Description of the task:
Only the lines starting at the one that contains "Model this object" and running to the end should be repeated, exactly as written.

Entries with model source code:
++++
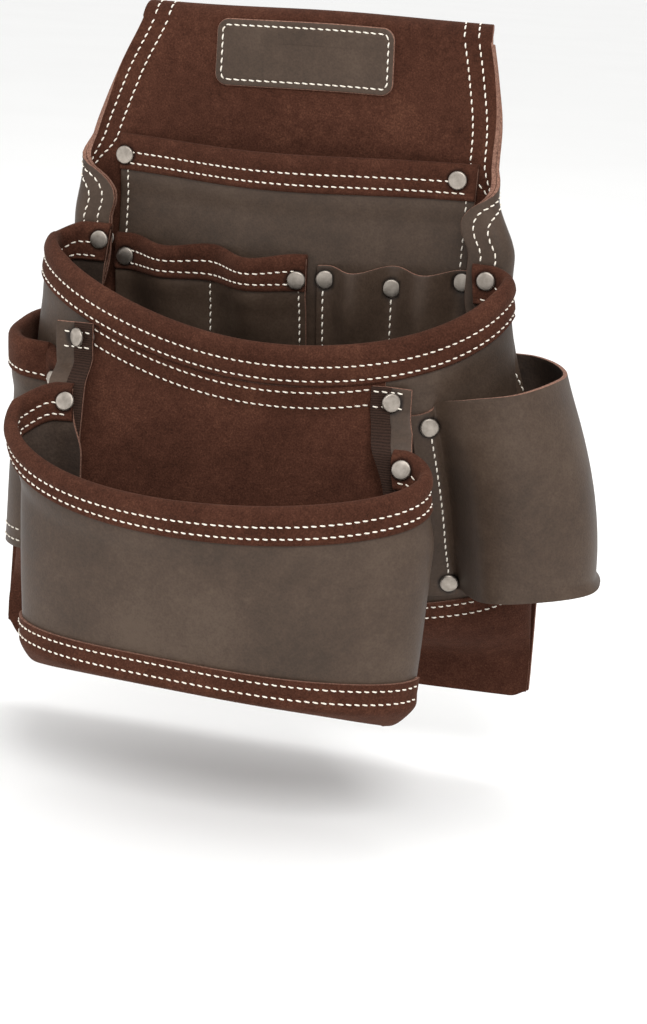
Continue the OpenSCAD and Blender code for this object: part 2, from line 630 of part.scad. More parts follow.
// ---- rivets: [middle of the cap's seat, direction that the cap faces, thickness it clamps] ----
function spot(at, u, h, e, grip, side = 1) =
    let (n = cross(at(u + 0.01, h, e) - at(u - 0.01, h, e), at(u, h - 1, e) - at(u, h + 1, e)))
    [at(u, h, e), side * unit(n), grip];
function flip(r, side) = side == 1 ? r : [[-r[0][0], r[0][1], r[0][2]], [-r[1][0], r[1][1], r[1][2]], r[2]];
back_t = panel_t + liner_t;
bound_t = sheet_t + 2 * band_t;
function twin_u(x) = (x + upper_half - 0.5) / (twin_right + 3.5 + upper_half);
function slots_u(x) = (x - slots_left + slots_edge) / (slots_right - slots_left + 2 * slots_edge);
upper_rivets = [for (q = [[2.5 - upper_half, 8.5], [upper_half - 9, 6]])
    spot(upper_at, q[0] / upper_half, q[1], sheet_t + band_t, bound_t + back_t)];
twin_rivets = [spot(twin_at, twin_u(twin_left), 9.5, sheet_t + band_t, bound_t + sheet_t + back_t),
    spot(twin_at, twin_u(twin_right), 10.5, sheet_t + band_t, bound_t + sheet_t)];
slot_rivets = [spot(slots_at, slots_u(slots_left), 7, sheet_t, 2 * sheet_t),
    spot(slots_at, slots_u(slots_divider), 11, sheet_t, 2 * sheet_t),
    spot(slots_at, slots_u(slots_right), 6, sheet_t, 2 * sheet_t + back_t)];
main_rivets = [for (q = [[-0.978, 5.4], [0.947, 4.6]]) spot(main_at, q[0], q[1], -band_t, bound_t + back_t, -1)];
function top_rivet(side) =
    let (x = gusset_in[side] + tape_w + [-1.5, 0.5][side], z = -gusset_drop[side], n = unit([0.5, -0.8, 0]))
    flip([[x, gusset_y(x, z, side) - sheet_t - tape_t, z], n, tape_t + 3 * sheet_t], side);
top_rivets = [top_rivet(0), top_rivet(1)];
low_rivets = [for (u = [-0.98, 0.942]) spot(front_at, u, 5.5, -band_t, bound_t + sheet_t, -1)];
side_rivets = [flip(spot(side_at, 0.1, 12, sheet_t + band_t, bound_t + sheet_t), 0)];
holder_rivets = [for (h = [7, 88]) spot(holder_at, 0.1, h, sheet_t, 2 * sheet_t)];
rear_rivets = [for (h = [14, 82]) spot(holder_at, 0.95, h, sheet_t, sheet_t + back_t)];
panel_rivets = concat(upper_rivets, [twin_rivets[0], slot_rivets[2]], main_rivets, rear_rivets);

module put(r) translate(r[0]) rotate([0, acos(r[1][2]), atan2(r[1][1], r[1][0])]) children();
module rivet_holes(list) for (r = list) put(r)
    translate([0, 0, -r[2] - 3]) cylinder(h = r[2] + 6, d = post_d, $fn = 24);
module rivets(list) color(metal) for (r = list) put(r) {
    rotate_extrude($fn = 40)
        polygon([[0, 0], [cap_d / 2, 0], [cap_d / 2, 0.7], [cap_d / 2 - 0.8, 1.6], [0, 1.8]]);
    translate([0, 0, -r[2] - 1.4]) cylinder(h = r[2] + 1.4, d = post_d, $fn = 24);
}
module burrs(list) color(metal) for (r = list) put(r) translate([0, 0, -r[2] - 1]) difference() {
    cylinder(h = 1, d = cap_d - 1, $fn = 40);
    translate([0, 0, -1]) cylinder(h = 3, d = post_d, $fn = 24);
}

module upper_pocket_rivets() rivets(upper_rivets);
module upper_pocket_burrs() burrs(upper_rivets);
module twin_pocket_rivets() rivets(twin_rivets);
module twin_pocket_burrs() burrs(twin_rivets);
module tool_slot_rivets() rivets(slot_rivets);
module tool_slot_burrs() burrs(slot_rivets);
module main_pocket_rivets() rivets(main_rivets);
module main_pocket_burrs() burrs(main_rivets);
module gusset_top_rivets() rivets(top_rivets);
module gusset_top_burrs() burrs(top_rivets);
module gusset_low_rivets() rivets(low_rivets);
module gusset_low_burrs() burrs(low_rivets);
module side_pocket_rivet() rivets(side_rivets);
module side_pocket_burr() burrs(side_rivets);
module holder_front_rivets() rivets(holder_rivets);
module holder_front_burrs() burrs(holder_rivets);
module holder_rear_rivets() rivets(rear_rivets);
module holder_rear_burrs() burrs(rear_rivets);

back_panel();
back_liner();
badge_patch();
upper_pocket();
upper_pocket_band();
twin_pocket();
twin_pocket_band();
tool_slots();
main_pocket();
main_pocket_band();
main_pocket_hem();
front_pocket_back();
front_gusset_left();
front_gusset_right();
gusset_tape_left();
gusset_tape_right();
front_pocket();
front_pocket_band();
front_pocket_hem();
side_pocket();
side_pocket_band();
hammer_holder();
upper_pocket_rivets();
upper_pocket_burrs();
twin_pocket_rivets();
twin_pocket_burrs();
tool_slot_rivets();
tool_slot_burrs();
main_pocket_rivets();
main_pocket_burrs();
gusset_top_rivets();
gusset_top_burrs();
gusset_low_rivets();
gusset_low_burrs();
side_pocket_rivet();
side_pocket_burr();
holder_front_rivets();
holder_front_burrs();
holder_rear_rivets();
holder_rear_burrs();
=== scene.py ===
import math

import bmesh
import bpy
import numpy as np
from mathutils import Matrix, Vector


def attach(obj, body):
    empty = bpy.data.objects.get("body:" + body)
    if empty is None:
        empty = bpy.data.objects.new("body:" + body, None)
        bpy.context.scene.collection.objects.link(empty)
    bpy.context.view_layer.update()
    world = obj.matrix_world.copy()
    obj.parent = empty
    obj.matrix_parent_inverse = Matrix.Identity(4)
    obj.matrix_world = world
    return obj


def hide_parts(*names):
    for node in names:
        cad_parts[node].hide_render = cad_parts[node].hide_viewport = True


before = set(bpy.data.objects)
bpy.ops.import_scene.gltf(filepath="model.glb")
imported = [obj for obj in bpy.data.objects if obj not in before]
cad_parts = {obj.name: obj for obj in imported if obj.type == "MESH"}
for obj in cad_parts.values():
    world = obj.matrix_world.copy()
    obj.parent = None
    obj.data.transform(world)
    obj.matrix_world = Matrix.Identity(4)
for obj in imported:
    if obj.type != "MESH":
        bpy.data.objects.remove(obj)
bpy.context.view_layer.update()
metre = 0.001  # all sizes below are in millimetres

# colour and node helpers


def linear(code):
    parts = [int(code[i:i + 2], 16) / 255 for i in (1, 3, 5)]
    return [c / 12.92 if c <= 0.04045 else ((c + 0.055) / 1.055) ** 2.4 for c in parts] + [1]


def wire(tree, node, links):
    for name, source in links.items():
        tree.links.new(source, node.inputs[name])


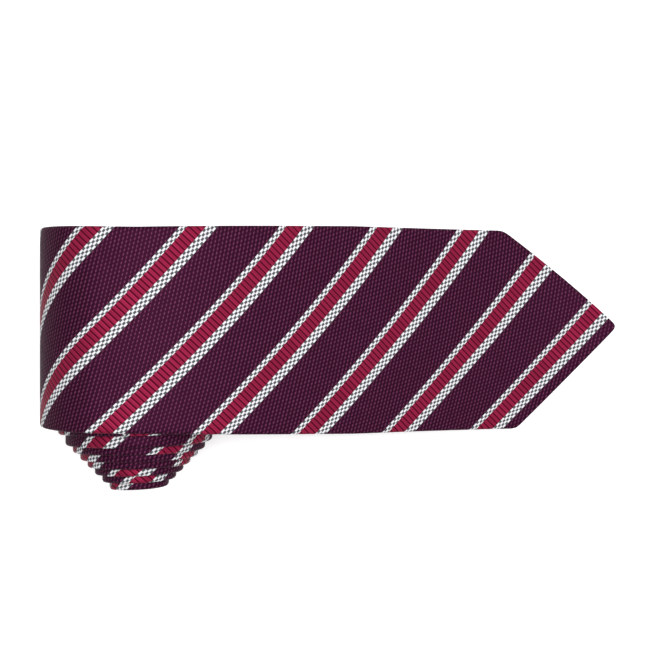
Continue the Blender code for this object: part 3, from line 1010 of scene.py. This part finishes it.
def make_stage():
    bpy.ops.mesh.primitive_plane_add(size=6, location=(0, 0, -FLOOR_DROP))
    floor = bpy.context.object
    floor.name = "floor"
    paper = bpy.data.materials.new("floor")
    paper.use_nodes = True
    shader = paper.node_tree.nodes["Principled BSDF"]
    shader.inputs["Base Color"].default_value = (*PAPER, 1)
    shader.inputs["Roughness"].default_value = 0.9
    shader.inputs["Emission Color"].default_value = (1, 1, 1, 1)
    shader.inputs["Emission Strength"].default_value = PAPER_GLOW
    floor.data.materials.append(paper)

    world = bpy.data.worlds.new("studio")
    world.use_nodes = True
    sky = world.node_tree.nodes["Background"]
    sky.inputs["Color"].default_value = (1, 1, 1, 1)
    sky.inputs["Strength"].default_value = SKY
    bpy.context.scene.world = world
    bpy.context.scene.view_settings.view_transform = "Standard"

    for name, place, power in LAMPS:
        data = bpy.data.lights.new(name, "AREA")
        data.size = LAMP_SIZE
        data.energy = power
        lamp = bpy.data.objects.new(name, data)
        lamp.location = place
        lamp.rotation_euler = Vector(place).to_track_quat("Z", "Y").to_euler()
        bpy.context.scene.collection.objects.link(lamp)


def make_camera():
    """Straight above the tie."""
    data = bpy.data.cameras.new("camera")
    data.sensor_width = 36.0
    data.lens = 83.1
    camera = bpy.data.objects.new("camera", data)
    camera.location = (-0.0048, 0.0147, 0.690)
    bpy.context.scene.collection.objects.link(camera)
    bpy.context.scene.camera = camera


make_camera()
make_stage()
make_envelopes()
TIP_END, TAIL_END = STRETCHES[0], STRETCHES[-1]
blade_solids, tail_solids = ["blade_lining_point", "blade_lining_throat"], ["tail_lining"]
make_lining("lining_of_blade", 0.0022, OPENING + LINING_OVERLAP, TIP_END, blade_solids)
make_lining("lining_of_tail", TAIL_END.start, PATH.length - 0.0022, TAIL_END, tail_solids)
make_slip_stitches()
bar_tack("tack_of_blade", OPENING, 0.0, ON_THE_BACK, TACK_SIZE, "blade_middle", "blade_bar_tack")
bar_tack("tack_of_tail", PATH.length - TAIL_OPENING, 0.0, ON_THE_BACK, TACK_SIZE, "turn_8", "tail_bar_tack")
hem_stitches("hem_stitches_of_blade", 0.016, OPENING - 0.006, TIP_END)
hem_stitches("hem_stitches_of_tail", PATH.length - TAIL_OPENING + 0.006, PATH.length - 0.015, TAIL_END)
make_keeper()
make_label()
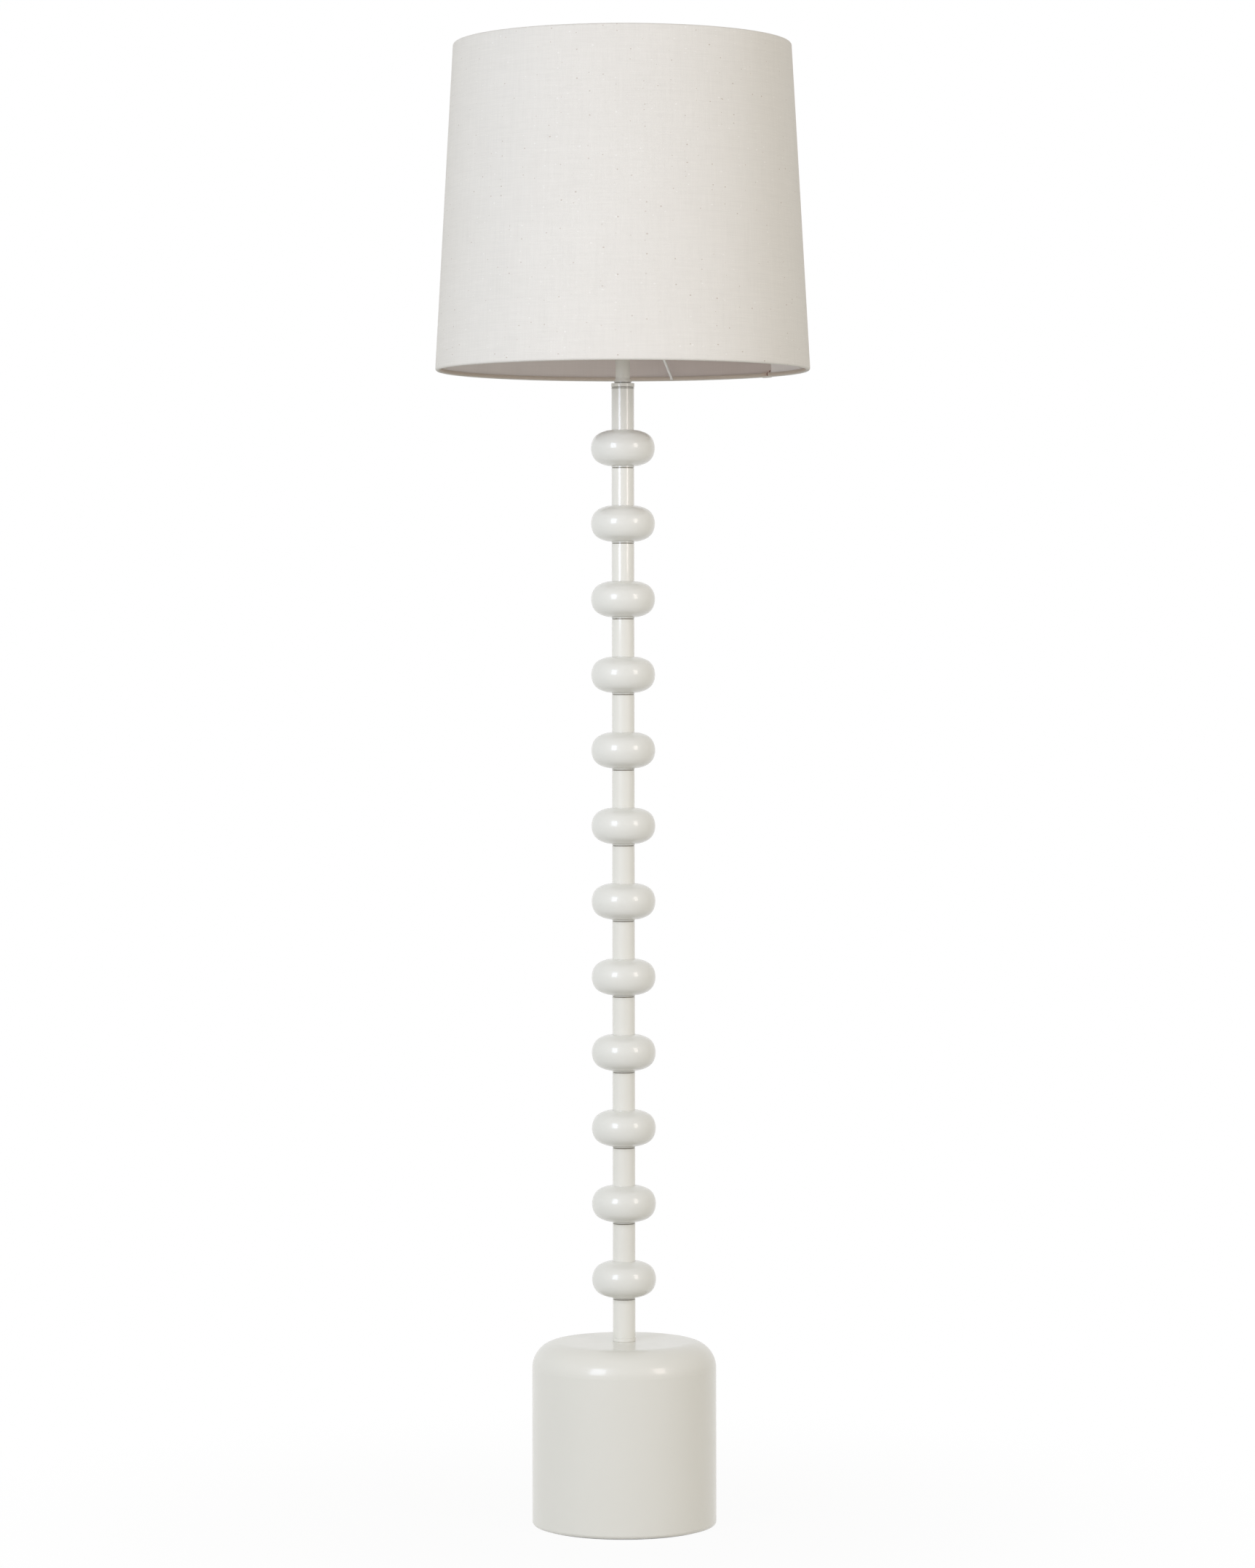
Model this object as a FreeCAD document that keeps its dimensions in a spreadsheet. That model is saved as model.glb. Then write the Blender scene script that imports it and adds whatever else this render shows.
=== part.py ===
"""Column floor lamp: a drum base, a column of beads and tubes, and a tapered drum shade.

The lamp stands on the floor at Z = 0 with its column on the Z axis, and its front faces -Y.
Every size is in millimetres and comes from the sheet named Size.
"""
import FreeCAD, Part

import math
import os

import Sketcher

os.makedirs("parts", exist_ok=True)
doc = FreeCAD.newDocument("column_floor_lamp")
sheet = doc.addObject("Spreadsheet::Sheet", "Size")

BEAD_COUNT = 12
ARM_COUNT = 3
PLATE_SCREW_COUNT = 4
KNURL_COUNT = 36
THREAD_GROOVE_COUNT = 6
BULB_THREAD_TURNS = 4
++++
Exercise answer:
Model this object as a FreeCAD document that keeps its dimensions in a spreadsheet. That model is saved as model.glb. Then write the Blender scene script that imports it and adds whatever else this render shows.
=== part.py ===
"""Column floor lamp: a drum base, a column of beads and tubes, and a tapered drum shade.

The lamp stands on the floor at Z = 0 with its column on the Z axis, and its front faces -Y.
Every size is in millimetres and comes from the sheet named Size.
"""
import FreeCAD, Part

import math
import os

import Sketcher

os.makedirs("parts", exist_ok=True)
doc = FreeCAD.newDocument("column_floor_lamp")
sheet = doc.addObject("Spreadsheet::Sheet", "Size")

BEAD_COUNT = 12
ARM_COUNT = 3
PLATE_SCREW_COUNT = 4
KNURL_COUNT = 36
THREAD_GROOVE_COUNT = 6
BULB_THREAD_TURNS = 4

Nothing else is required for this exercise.